Jani Ziedins (pronounced Ya-nee) is a full-time investor and writer who has successfully traded stocks and options for more than a decade. He earned a B.S. in Mechanical Engineering from the Colorado School of Mines and an MBA and M.S. Marketing from the University of Colorado Denver. His prior professional experience includes manufacturing engineering at Fortune 500 companies, structural engineering, small business consultant, collegiate instructor, and managing investment real estate. He is now fortunate enough to trade full-time from home, affording him the luxury of spending extra time with his wife and two young children.

Leave a Comment:

(6) comments

Gary Kogowski September 28, 2018

“On Thursday the S&P 500 recovered Wednesday’s late-day selloff and continues consolidating recent gains above 2,900 support.”

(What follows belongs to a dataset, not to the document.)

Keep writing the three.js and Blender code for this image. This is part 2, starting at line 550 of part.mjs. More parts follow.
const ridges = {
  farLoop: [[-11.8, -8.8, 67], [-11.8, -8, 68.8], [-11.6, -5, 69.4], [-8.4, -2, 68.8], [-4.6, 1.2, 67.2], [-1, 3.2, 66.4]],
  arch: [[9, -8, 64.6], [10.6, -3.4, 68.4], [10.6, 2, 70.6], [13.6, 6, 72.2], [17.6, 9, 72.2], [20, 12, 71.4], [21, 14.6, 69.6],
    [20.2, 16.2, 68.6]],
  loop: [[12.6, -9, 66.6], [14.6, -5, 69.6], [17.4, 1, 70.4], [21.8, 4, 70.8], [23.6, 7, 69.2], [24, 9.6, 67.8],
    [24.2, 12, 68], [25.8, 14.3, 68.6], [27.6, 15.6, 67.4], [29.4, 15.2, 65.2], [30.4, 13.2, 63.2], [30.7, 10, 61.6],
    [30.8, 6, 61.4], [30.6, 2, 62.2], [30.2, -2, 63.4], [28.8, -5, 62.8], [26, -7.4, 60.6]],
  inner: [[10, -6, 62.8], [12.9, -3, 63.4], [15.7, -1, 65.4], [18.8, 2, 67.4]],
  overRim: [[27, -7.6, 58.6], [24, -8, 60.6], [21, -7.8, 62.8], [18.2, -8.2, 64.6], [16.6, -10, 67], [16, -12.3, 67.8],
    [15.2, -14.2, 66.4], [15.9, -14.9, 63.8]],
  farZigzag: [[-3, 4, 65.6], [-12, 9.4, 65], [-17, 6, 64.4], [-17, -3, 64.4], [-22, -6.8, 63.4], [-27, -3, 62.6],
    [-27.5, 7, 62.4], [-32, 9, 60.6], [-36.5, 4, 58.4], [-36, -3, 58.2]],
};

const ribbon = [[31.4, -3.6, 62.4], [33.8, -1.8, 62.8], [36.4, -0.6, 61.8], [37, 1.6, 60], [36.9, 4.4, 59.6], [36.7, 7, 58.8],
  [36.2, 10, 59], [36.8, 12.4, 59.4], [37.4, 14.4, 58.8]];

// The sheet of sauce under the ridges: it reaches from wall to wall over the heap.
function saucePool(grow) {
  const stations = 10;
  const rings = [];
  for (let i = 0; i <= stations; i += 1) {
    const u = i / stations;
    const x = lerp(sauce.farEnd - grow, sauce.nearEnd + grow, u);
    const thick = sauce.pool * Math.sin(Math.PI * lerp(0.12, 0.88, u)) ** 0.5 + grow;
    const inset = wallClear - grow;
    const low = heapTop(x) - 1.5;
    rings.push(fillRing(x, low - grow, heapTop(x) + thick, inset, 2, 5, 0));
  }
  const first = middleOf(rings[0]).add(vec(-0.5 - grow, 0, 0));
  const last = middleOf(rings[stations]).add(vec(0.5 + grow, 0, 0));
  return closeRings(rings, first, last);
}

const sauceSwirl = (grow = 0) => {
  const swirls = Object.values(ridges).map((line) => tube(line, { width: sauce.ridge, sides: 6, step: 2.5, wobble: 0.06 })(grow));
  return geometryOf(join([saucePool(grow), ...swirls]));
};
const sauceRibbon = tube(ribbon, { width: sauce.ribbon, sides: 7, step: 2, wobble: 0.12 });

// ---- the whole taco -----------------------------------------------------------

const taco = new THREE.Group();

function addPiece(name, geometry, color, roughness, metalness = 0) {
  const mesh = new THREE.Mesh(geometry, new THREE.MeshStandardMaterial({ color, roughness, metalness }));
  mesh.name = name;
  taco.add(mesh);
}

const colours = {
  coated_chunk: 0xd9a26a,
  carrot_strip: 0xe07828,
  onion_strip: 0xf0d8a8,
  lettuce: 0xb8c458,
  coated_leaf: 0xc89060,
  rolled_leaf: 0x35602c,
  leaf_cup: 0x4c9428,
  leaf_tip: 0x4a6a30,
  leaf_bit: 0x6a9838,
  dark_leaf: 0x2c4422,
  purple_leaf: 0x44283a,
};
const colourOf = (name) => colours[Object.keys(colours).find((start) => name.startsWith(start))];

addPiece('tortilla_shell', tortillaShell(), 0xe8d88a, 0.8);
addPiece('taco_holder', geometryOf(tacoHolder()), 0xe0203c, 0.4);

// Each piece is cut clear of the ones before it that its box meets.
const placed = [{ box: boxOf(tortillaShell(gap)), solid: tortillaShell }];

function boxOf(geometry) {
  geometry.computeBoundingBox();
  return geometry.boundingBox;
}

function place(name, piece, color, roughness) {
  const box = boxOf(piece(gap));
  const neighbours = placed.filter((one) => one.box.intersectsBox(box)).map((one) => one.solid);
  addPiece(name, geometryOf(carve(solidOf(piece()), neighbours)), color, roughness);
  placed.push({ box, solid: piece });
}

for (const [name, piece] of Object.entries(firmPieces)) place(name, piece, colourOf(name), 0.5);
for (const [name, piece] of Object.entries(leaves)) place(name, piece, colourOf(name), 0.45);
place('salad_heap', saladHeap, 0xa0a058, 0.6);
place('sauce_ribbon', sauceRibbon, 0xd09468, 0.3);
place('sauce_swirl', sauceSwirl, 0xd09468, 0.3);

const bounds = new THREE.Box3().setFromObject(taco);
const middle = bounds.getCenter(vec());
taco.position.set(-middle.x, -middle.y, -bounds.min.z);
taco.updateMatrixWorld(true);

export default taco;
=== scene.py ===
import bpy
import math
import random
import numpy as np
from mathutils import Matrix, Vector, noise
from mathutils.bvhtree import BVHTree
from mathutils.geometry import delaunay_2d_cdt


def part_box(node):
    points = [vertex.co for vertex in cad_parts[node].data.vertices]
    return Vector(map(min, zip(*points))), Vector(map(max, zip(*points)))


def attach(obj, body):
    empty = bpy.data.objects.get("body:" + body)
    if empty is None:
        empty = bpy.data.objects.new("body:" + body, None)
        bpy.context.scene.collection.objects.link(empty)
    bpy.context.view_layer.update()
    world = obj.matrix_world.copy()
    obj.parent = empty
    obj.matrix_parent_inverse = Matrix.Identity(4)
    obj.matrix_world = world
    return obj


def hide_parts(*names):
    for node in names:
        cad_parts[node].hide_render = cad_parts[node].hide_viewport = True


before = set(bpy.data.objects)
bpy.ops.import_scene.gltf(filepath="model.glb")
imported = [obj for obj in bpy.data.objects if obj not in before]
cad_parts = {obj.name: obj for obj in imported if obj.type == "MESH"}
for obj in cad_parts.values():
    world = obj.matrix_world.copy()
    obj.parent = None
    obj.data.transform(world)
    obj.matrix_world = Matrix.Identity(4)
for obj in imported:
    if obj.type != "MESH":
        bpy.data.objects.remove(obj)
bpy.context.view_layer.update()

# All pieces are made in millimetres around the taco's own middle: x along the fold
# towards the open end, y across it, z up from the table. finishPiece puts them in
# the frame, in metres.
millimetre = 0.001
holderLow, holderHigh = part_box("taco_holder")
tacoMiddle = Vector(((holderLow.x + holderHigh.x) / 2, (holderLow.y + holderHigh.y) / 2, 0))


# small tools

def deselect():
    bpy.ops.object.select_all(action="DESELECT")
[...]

Sir, the market turned down at noon on Thursday, ending significantly lower. Friday morning S&P Futures are down. This is the second time in as many days your blog stated an up market, when it was in reality down. Why is this?

Reply
    Jim Smith September 28, 2018

    The reason is, this dude lives in his own fantasy world and rarely faces reality. He loves to tell you how right he is (after the fact) without tying himself to entries and exits. It’s the perfect way to write a blog – market does what he thinks, he wins and toots his horn, market doesn’t do what he predicted, and he’ll say “told you to stay in cash and wait for better opportunities”.

    Bottom line: follow someone else

    Full disclosure, I’ve been 100% cash since 8/30/2018 and no plans to re-enter the market anytime soon, on either bull or bear side.

    Reply
      Jani Ziedins September 28, 2018

      Hey, it’s you again. I was wondering what rock you crawled under. I told you the market would move to record highs, it moved to record highs, and now you are saying I was wrong??? LOL. Haters will be haters.

      Reply
        Jim Smith September 28, 2018

        Once again you are fixating on short term gyrations. I take a long term view.

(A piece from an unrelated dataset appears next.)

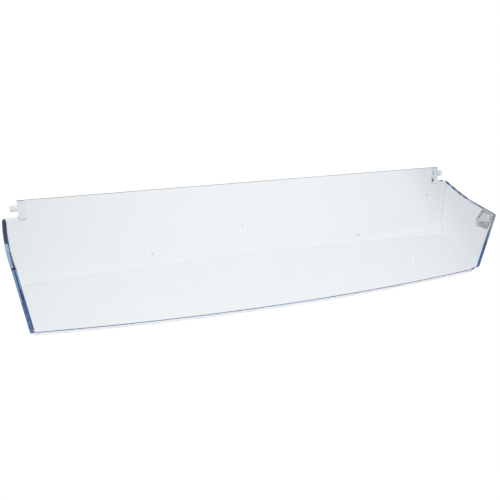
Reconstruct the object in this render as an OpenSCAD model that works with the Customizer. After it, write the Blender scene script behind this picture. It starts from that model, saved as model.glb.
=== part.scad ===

        Your style is off putting as usual. Still Monday morning quarterbacking. I don’t think you understand that term….I take that back, you clearly do hahahhaha

        Reply
          Jani Ziedins September 28, 2018

          You said the market was topping over the medium/long-term, I said we were going higher. Let’s see where we are at the end of the year. I hope you do the honorable thing and eat crow when you are proven wrong. But trolls rarely do the honorable thing and no doubt you’ll just come up with more excuses.

          Reply
    Jani Ziedins September 28, 2018

    Futures are at 2,912. It’s been a few years since I took basic math, but I believe 2,912 is above 2,900 support. I don’t daytrade, so 0.1% and 0.2% declines over a few hours are not something I worry about. Good luck with whatever strategy you are using.